Every handover point between CRM and Finance is a potential risk.

Every import can create duplicates if mapping isn’t right.

Example B — Volunteer Application (Volunteering + HR + Fundraising)

Capture

Volunteer signs up via Better Impact / Google Form / website form.

Transfer

Automatically into volunteer management platform
OR manually copied by staff.

Transformation

  • DBS check recorded
  • Skills logged
  • Availability set
  • Notes added
  • Potential supporter link identified

Storage

Volunteer system holds operational details.

CRM holds relationship-level details (if volunteer is also a supporter).

Use

  • Volunteer team manages shifts/training
  • Fundraising team sees engagement history
  • HR sees staff/volunteer crossover
  • Comms sends newsletters

Return

  • Hours volunteered → CRM tag
  • Updated contact details → CRM → email platform
  • Compliments/complaints → CRM notes

Insight:

Volunteers are often supporters too. Linking the identities prevents awkward duplicate communications.

Step 4 — Highlight the messy bits

Use highlighters or quick notes to indicate:

  • where duplicates appear
  • where spreadsheets sneak in
  • where data is entered twice
  • where updates don’t flow back
  • where delays cause problems
  • where “shadow systems” replace the CRM

This visual makes issues less personal and more practical.

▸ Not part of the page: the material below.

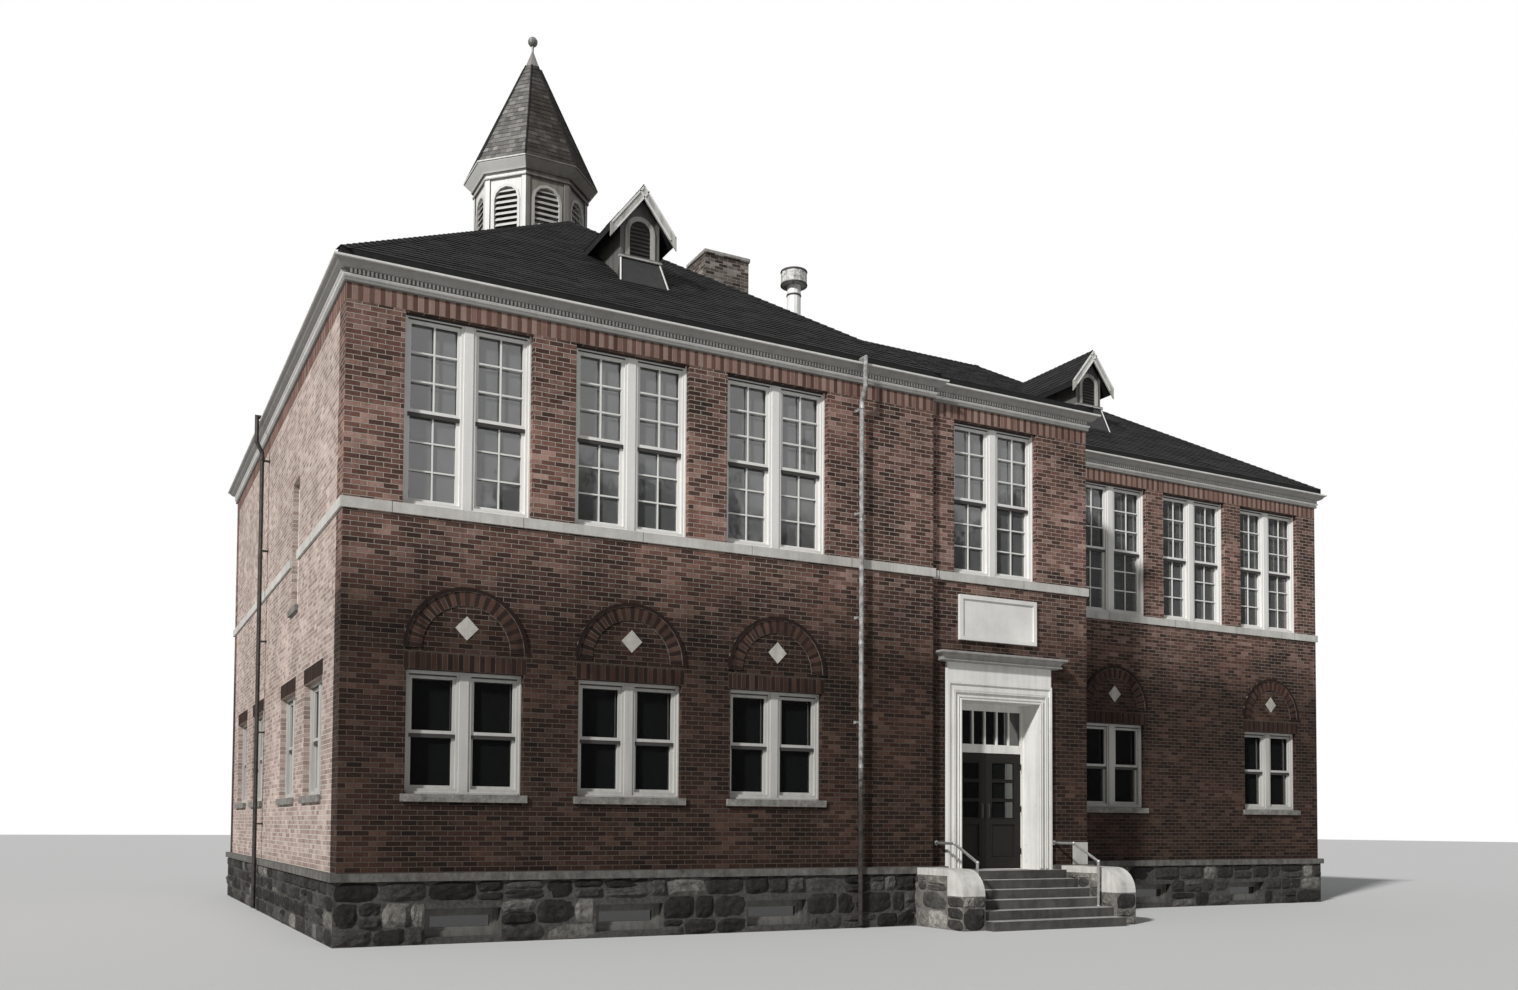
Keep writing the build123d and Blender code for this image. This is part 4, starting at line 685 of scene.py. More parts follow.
# Roofs: thin dark shingles nailed in courses from the eaves up on felted boards, each course lapped over the
# last, with folded caps over the hips and ridges.
def shingled(mesh, corners, exposure, width, lift):
    """Cut a slope into courses and tabs, tilt each tab's lower edge up and turn its butt down."""
    wander, gap_share, butt_share, laid_on, butt_drop = 0.3, 0.014, 0.3, 0.002, 1.4
    left, right, top_right, top_left = corners
    along = (right - left).normalized()
    rise = (top_left - left) - along * (top_left - left).dot(along)
    up, length = rise.normalized(), rise.length
    normal = along.cross(up)
    ring = [left, right, top_right] + ([top_left] if (top_left - top_right).length > 0.01 else [])
    if normal.z < 0:
        normal.negate()
        ring.reverse()
    slope = toned_mesh()
    slope.faces.new([slope.verts.new(p) for p in ring])
    rows = max(2, round(length / exposure))
    step = length / rows
    for k in range(1, rows):
        every = slope.verts[:] + slope.edges[:] + slope.faces[:]
        bmesh.ops.bisect_plane(slope, geom=every, plane_co=left + up * step * k, plane_no=up)
    bmesh.ops.split_edges(slope, edges=slope.edges)
    reach = [(p - left).dot(along) for p in corners]
    for odd in (0, 1):
        cut = [f for f in slope.faces if int((f.calc_center_median() - left).dot(up) / step) % 2 == odd]
        geom = cut + list({e for f in cut for e in f.edges}) + list({v for f in cut for v in f.verts})
        u = min(reach) + width * (0.5 if odd else 1.0)
        while u < max(reach):
            place = left + along * (u + chance.uniform(-wander, wander) * width)
            geom = bmesh.ops.bisect_plane(slope, geom=geom, plane_co=place, plane_no=along)["geom"]
            u += width
    bmesh.ops.split_edges(slope, edges=[e for e in slope.edges if len(e.link_faces) == 2])
    butts = []
    course_tones = [chance.random() for _ in range(rows + 1)]
    for face in slope.faces:
        heights = [(vert.co - left).dot(up) for vert in face.verts]
        butt_line, middle = min(heights) + butt_share * step, face.calc_center_median()
        raised = lift * chance.uniform(0.75, 1.3)
        course = int((middle - left).dot(up) / step)
        tone(slope, face.verts, 0.7 * chance.random() + 0.3 * course_tones[course])
        lower = {vert for vert, height in zip(face.verts, heights) if height < butt_line}
        for vert in face.verts:
            vert.co += along * (middle - vert.co).dot(along) * gap_share
            vert.co += normal * (raised if vert in lower else laid_on)
        butts += [e for e in face.edges if all(v in lower for v in e.verts)]
    turned = bmesh.ops.extrude_edge_only(slope, edges=butts)["geom"]
    for vert in points_in(turned):
        vert.co -= normal * lift * butt_drop
    data = bpy.data.meshes.new("slope")
    slope.to_mesh(data)
    slope.free()
    mesh.from_mesh(data)
    bpy.data.meshes.remove(data)
    return normal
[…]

Step 5 — Turn your map into three improvements

Don’t redesign everything.

Pick just three small improvements, such as:

  • “Sync event registrations daily, not monthly.”
  • “Add postcode validation to the web form.”
  • “Train volunteers on duplicate checking.”
  • “Remove old spreadsheets from the shared drive.”
  • “Align coding between CRM and Finance.”

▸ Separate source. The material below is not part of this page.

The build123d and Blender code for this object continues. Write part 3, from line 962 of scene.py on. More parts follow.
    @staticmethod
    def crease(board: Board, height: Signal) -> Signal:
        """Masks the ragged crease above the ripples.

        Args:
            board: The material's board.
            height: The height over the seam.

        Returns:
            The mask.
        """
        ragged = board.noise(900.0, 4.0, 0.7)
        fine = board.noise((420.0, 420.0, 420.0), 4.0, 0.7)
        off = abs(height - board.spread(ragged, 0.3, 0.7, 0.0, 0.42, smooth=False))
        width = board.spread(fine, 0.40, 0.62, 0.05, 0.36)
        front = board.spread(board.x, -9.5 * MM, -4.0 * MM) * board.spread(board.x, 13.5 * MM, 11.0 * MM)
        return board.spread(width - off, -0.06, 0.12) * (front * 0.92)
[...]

Small wins → calmer systems → better data.


Why this quick win works

This exercise helps teams see:

  • how data actually flows (not how people assume it does)
  • where misunderstandings come from
  • how different departments affect the same supporter
  • where friction is created
  • how small process tweaks improve everything

It’s visual, non-judgemental, and incredibly effective.